DESCRIPTION OF THE TASK
Below are the entries; output exactly the lines from the one containing "The OpenSCAD and" through the final line, inclusive.
▶
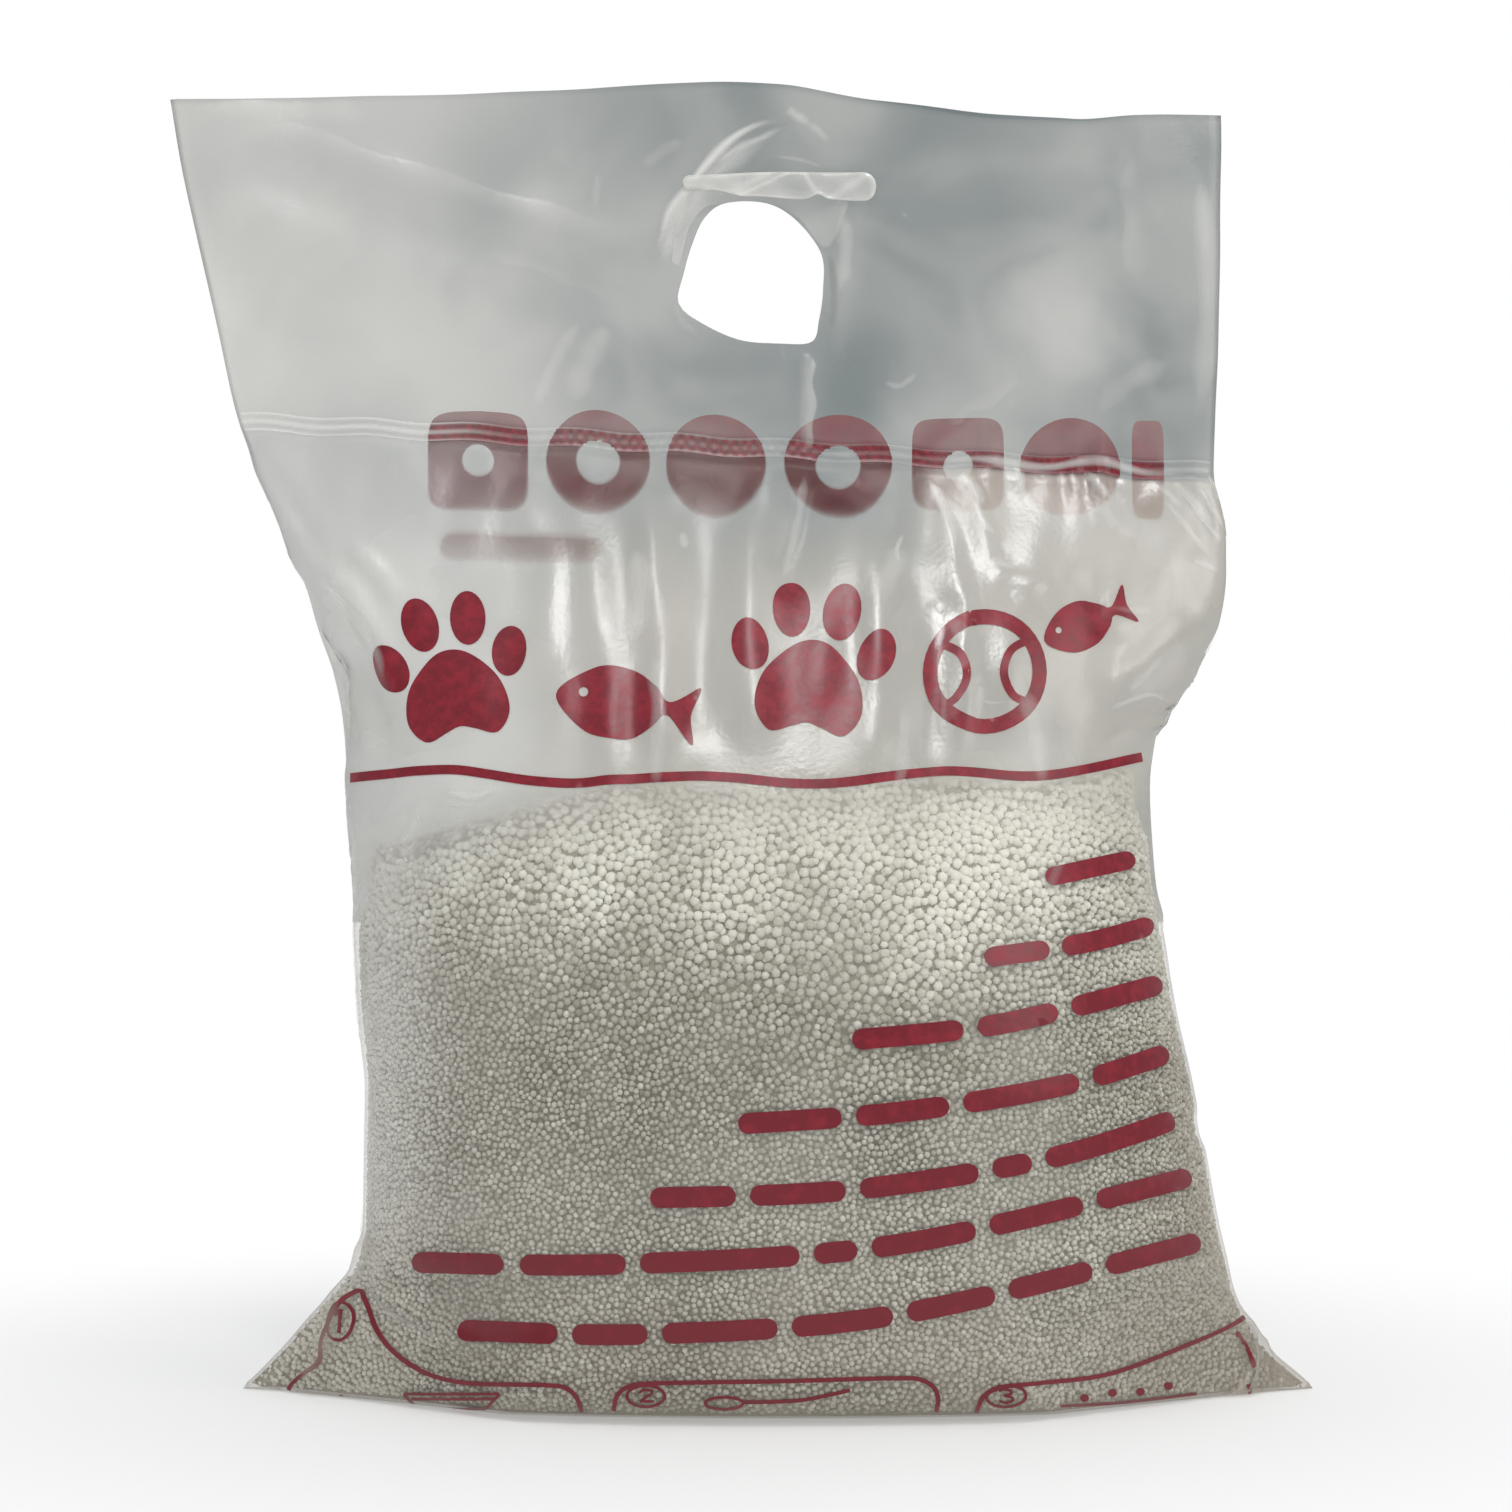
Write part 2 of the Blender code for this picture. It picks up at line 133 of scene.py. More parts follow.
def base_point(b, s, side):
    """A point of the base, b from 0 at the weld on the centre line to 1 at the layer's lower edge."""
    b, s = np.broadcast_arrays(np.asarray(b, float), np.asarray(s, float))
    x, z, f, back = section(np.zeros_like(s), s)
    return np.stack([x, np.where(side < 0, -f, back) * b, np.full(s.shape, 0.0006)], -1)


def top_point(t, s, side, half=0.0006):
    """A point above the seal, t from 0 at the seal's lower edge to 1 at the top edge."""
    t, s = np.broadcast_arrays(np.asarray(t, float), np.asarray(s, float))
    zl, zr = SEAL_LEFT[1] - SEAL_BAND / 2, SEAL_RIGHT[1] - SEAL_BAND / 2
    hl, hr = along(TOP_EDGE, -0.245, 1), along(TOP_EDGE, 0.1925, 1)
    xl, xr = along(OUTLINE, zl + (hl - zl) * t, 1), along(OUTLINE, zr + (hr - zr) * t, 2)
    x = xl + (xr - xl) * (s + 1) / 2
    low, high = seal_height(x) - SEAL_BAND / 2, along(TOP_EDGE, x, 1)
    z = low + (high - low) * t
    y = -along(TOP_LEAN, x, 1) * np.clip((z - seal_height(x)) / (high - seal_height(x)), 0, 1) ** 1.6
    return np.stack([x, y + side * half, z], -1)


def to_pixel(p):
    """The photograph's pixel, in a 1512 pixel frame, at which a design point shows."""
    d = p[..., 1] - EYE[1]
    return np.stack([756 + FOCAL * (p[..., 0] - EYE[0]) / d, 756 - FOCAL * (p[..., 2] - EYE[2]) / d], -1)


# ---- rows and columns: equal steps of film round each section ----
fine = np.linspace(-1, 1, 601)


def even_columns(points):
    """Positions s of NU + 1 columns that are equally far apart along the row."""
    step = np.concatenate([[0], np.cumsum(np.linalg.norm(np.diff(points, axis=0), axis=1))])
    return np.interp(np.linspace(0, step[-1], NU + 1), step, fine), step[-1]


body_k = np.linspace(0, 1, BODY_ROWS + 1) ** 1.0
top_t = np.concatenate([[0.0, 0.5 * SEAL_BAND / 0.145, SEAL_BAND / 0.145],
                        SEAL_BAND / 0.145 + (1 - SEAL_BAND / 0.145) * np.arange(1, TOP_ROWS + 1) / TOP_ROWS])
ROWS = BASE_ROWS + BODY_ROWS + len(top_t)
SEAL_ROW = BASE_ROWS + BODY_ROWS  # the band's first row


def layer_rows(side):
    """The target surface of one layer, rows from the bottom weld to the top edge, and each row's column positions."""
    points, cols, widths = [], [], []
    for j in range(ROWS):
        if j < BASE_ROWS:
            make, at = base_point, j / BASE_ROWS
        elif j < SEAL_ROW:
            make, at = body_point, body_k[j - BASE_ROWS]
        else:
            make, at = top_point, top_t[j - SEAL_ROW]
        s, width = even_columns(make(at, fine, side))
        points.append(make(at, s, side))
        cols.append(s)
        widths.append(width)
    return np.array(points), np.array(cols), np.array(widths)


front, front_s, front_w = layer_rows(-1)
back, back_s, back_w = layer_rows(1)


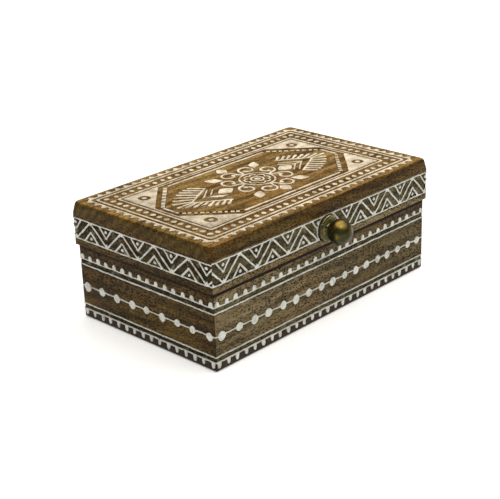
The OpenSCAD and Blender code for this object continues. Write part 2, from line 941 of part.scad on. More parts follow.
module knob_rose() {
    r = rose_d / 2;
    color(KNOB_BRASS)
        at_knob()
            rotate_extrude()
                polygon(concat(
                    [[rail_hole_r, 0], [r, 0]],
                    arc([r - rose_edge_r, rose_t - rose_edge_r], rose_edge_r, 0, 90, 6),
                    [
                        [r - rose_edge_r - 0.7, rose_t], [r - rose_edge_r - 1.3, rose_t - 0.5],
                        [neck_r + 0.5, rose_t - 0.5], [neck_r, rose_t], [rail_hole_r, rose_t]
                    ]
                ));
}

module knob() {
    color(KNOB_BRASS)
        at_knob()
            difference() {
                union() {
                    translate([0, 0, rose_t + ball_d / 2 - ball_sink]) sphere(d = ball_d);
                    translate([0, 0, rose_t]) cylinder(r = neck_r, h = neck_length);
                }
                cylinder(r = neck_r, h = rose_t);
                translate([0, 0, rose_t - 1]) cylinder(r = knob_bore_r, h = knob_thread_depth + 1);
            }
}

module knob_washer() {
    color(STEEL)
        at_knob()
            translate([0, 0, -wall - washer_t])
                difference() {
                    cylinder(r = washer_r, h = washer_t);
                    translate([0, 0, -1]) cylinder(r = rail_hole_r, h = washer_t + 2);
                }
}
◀
COMPLETED EXERCISE
The OpenSCAD and Blender code for this object continues. Write part 2, from line 941 of part.scad on. More parts follow.
module knob_rose() {
    r = rose_d / 2;
    color(KNOB_BRASS)
        at_knob()
            rotate_extrude()
                polygon(concat(
                    [[rail_hole_r, 0], [r, 0]],
                    arc([r - rose_edge_r, rose_t - rose_edge_r], rose_edge_r, 0, 90, 6),
                    [
                        [r - rose_edge_r - 0.7, rose_t], [r - rose_edge_r - 1.3, rose_t - 0.5],
                        [neck_r + 0.5, rose_t - 0.5], [neck_r, rose_t], [rail_hole_r, rose_t]
                    ]
                ));
}

module knob() {
    color(KNOB_BRASS)
        at_knob()
            difference() {
                union() {
                    translate([0, 0, rose_t + ball_d / 2 - ball_sink]) sphere(d = ball_d);
                    translate([0, 0, rose_t]) cylinder(r = neck_r, h = neck_length);
                }
                cylinder(r = neck_r, h = rose_t);
                translate([0, 0, rose_t - 1]) cylinder(r = knob_bore_r, h = knob_thread_depth + 1);
            }
}

module knob_washer() {
    color(STEEL)
        at_knob()
            translate([0, 0, -wall - washer_t])
                difference() {
                    cylinder(r = washer_r, h = washer_t);
                    translate([0, 0, -1]) cylinder(r = rail_hole_r, h = washer_t + 2);
                }
}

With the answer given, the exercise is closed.